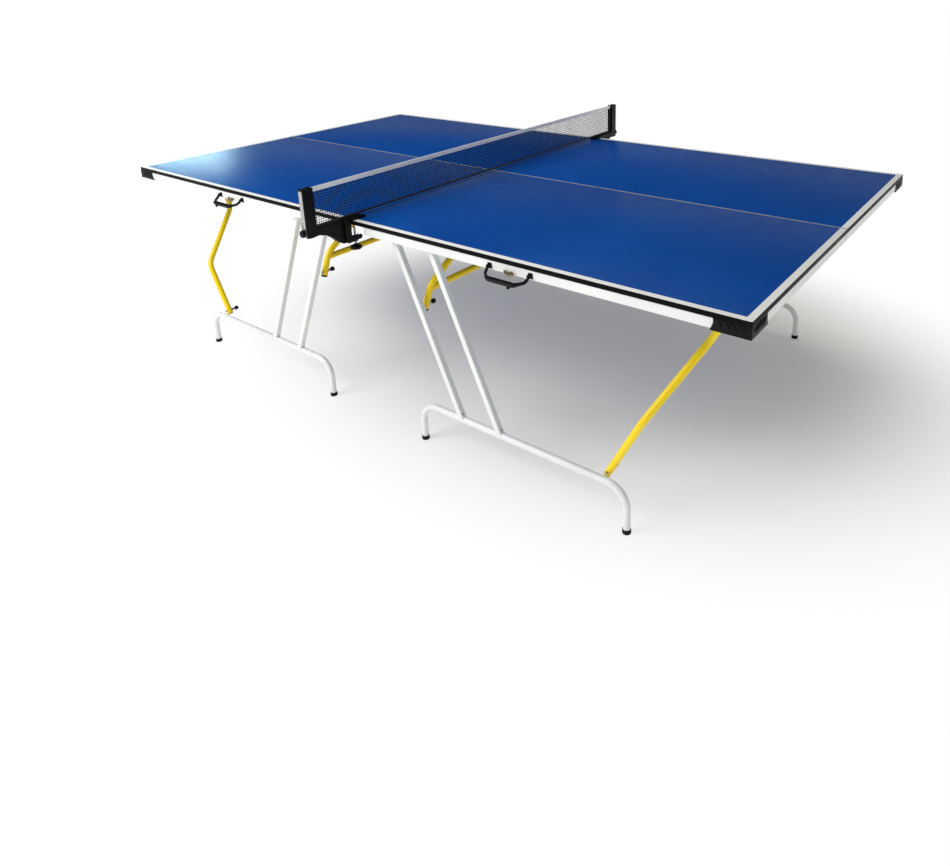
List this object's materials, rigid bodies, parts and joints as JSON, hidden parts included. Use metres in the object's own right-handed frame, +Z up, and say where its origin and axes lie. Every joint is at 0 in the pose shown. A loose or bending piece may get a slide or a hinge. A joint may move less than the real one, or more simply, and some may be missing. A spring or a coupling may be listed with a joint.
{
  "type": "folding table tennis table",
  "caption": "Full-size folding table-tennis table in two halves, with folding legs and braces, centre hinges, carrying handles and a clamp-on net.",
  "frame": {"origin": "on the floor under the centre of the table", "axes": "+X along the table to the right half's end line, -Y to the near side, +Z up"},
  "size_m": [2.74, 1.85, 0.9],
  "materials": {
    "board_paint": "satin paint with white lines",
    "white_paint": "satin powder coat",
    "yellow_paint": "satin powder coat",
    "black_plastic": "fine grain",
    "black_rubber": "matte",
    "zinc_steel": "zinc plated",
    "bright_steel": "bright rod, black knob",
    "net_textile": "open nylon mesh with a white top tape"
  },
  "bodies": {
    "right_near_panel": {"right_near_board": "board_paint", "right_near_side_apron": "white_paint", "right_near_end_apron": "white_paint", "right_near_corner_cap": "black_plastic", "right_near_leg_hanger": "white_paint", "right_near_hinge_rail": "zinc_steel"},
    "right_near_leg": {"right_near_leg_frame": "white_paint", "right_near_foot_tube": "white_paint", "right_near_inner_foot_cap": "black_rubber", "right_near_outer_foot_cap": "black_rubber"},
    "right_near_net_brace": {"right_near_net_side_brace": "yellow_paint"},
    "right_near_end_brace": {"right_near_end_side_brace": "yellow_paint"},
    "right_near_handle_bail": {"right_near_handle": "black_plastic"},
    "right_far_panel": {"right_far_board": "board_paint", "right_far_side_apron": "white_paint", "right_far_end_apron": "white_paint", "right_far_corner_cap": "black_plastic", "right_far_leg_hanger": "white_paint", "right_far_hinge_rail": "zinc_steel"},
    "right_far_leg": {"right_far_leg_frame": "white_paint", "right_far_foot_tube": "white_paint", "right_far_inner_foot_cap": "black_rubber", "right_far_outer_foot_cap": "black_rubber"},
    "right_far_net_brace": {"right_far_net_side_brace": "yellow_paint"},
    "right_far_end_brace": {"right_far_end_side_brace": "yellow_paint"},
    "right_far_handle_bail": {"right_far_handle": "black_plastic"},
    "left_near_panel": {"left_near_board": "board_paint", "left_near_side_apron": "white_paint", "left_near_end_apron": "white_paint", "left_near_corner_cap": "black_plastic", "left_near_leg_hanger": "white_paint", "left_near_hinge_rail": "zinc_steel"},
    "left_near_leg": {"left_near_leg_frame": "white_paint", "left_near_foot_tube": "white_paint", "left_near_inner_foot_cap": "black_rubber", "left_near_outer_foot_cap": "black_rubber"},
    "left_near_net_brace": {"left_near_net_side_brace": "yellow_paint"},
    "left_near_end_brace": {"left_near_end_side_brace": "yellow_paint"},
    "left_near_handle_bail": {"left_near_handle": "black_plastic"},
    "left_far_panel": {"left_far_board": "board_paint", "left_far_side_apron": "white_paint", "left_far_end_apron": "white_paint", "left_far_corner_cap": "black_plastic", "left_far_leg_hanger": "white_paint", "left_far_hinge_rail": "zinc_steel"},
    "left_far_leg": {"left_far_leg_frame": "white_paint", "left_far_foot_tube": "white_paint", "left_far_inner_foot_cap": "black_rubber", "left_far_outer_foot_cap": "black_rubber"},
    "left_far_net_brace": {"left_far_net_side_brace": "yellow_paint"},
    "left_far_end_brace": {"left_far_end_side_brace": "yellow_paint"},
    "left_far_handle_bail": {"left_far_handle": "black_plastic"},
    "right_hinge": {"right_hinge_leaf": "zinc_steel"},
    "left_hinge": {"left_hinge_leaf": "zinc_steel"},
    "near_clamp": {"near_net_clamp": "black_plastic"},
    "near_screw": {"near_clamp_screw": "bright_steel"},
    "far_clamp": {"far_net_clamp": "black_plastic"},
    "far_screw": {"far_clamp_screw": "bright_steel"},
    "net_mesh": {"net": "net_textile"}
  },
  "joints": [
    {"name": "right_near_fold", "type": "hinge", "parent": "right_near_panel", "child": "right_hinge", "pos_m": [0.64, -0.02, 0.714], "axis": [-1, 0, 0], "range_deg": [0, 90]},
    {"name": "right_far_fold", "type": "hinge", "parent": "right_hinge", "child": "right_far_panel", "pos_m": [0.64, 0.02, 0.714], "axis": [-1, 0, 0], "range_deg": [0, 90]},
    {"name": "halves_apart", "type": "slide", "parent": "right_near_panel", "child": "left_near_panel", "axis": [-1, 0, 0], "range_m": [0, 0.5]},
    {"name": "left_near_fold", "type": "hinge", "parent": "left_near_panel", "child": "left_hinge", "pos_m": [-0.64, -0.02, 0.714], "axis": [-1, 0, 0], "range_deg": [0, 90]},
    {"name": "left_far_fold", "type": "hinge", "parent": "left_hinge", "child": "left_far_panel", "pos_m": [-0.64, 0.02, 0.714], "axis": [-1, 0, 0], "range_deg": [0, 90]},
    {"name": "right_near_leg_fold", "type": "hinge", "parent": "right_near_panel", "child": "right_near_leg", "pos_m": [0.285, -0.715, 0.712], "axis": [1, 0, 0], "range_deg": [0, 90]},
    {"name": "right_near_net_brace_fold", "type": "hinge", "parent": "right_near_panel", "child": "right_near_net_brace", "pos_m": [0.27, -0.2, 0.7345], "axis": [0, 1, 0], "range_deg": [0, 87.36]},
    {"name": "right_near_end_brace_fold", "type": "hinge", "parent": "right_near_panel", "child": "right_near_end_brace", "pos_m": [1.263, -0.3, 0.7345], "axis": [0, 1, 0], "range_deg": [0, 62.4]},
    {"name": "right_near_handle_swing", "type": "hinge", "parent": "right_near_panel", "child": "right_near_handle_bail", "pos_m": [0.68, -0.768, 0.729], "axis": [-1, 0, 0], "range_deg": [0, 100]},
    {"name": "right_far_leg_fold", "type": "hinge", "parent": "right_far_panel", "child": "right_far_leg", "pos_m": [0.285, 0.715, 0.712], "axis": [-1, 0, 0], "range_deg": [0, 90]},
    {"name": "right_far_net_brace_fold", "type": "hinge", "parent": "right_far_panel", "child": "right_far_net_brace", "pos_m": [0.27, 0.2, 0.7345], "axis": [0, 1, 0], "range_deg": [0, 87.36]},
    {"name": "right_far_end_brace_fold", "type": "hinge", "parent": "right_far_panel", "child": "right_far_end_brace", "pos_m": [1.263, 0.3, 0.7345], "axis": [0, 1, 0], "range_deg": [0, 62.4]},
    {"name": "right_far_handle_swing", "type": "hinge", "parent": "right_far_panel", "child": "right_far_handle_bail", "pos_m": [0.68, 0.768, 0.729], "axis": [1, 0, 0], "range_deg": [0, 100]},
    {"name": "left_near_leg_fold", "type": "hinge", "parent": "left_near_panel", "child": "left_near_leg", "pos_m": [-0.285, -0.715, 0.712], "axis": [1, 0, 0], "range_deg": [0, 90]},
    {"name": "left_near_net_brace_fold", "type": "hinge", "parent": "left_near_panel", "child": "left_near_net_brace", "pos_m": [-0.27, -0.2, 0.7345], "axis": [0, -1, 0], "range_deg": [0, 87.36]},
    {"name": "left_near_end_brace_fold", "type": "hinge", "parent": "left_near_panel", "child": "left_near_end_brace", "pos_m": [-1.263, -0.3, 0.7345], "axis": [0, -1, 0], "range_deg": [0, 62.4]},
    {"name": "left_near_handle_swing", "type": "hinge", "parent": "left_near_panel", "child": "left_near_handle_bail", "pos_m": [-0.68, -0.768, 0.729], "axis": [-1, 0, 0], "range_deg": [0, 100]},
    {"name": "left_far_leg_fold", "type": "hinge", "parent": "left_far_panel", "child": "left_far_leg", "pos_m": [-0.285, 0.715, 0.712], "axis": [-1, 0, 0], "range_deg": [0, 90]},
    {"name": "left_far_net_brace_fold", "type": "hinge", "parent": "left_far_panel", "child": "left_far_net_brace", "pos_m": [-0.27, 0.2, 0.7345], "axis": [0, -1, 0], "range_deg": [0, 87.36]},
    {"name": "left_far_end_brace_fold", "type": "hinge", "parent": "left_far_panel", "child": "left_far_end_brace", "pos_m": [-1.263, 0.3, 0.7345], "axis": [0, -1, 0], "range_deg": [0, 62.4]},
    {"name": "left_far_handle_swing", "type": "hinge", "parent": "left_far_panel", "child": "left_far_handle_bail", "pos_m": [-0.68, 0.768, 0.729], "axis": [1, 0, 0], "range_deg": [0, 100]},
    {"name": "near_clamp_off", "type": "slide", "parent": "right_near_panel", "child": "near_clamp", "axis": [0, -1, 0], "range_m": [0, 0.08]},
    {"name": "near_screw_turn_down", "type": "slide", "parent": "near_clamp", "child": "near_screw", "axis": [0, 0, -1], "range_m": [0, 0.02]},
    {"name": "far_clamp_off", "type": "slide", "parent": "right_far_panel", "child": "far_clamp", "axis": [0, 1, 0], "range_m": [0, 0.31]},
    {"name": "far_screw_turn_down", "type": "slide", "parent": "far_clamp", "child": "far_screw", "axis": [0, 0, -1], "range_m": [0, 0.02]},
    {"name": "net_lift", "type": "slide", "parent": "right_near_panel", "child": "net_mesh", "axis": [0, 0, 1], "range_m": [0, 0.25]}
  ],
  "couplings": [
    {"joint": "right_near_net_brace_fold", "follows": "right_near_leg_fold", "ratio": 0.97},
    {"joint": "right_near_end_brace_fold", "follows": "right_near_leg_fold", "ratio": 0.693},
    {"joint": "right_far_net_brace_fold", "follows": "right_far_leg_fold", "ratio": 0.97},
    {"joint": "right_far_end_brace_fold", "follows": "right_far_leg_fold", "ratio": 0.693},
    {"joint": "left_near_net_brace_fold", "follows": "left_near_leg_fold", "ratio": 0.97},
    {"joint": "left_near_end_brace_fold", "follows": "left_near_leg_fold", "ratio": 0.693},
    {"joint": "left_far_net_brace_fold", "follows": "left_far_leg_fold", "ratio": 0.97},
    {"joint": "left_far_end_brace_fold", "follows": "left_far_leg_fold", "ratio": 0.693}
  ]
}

════

WRITTEN TASK:
Determine the number of lines where the string "slide" occurs, and give that number only.

ANSWER TO THIS EXERCISE:
7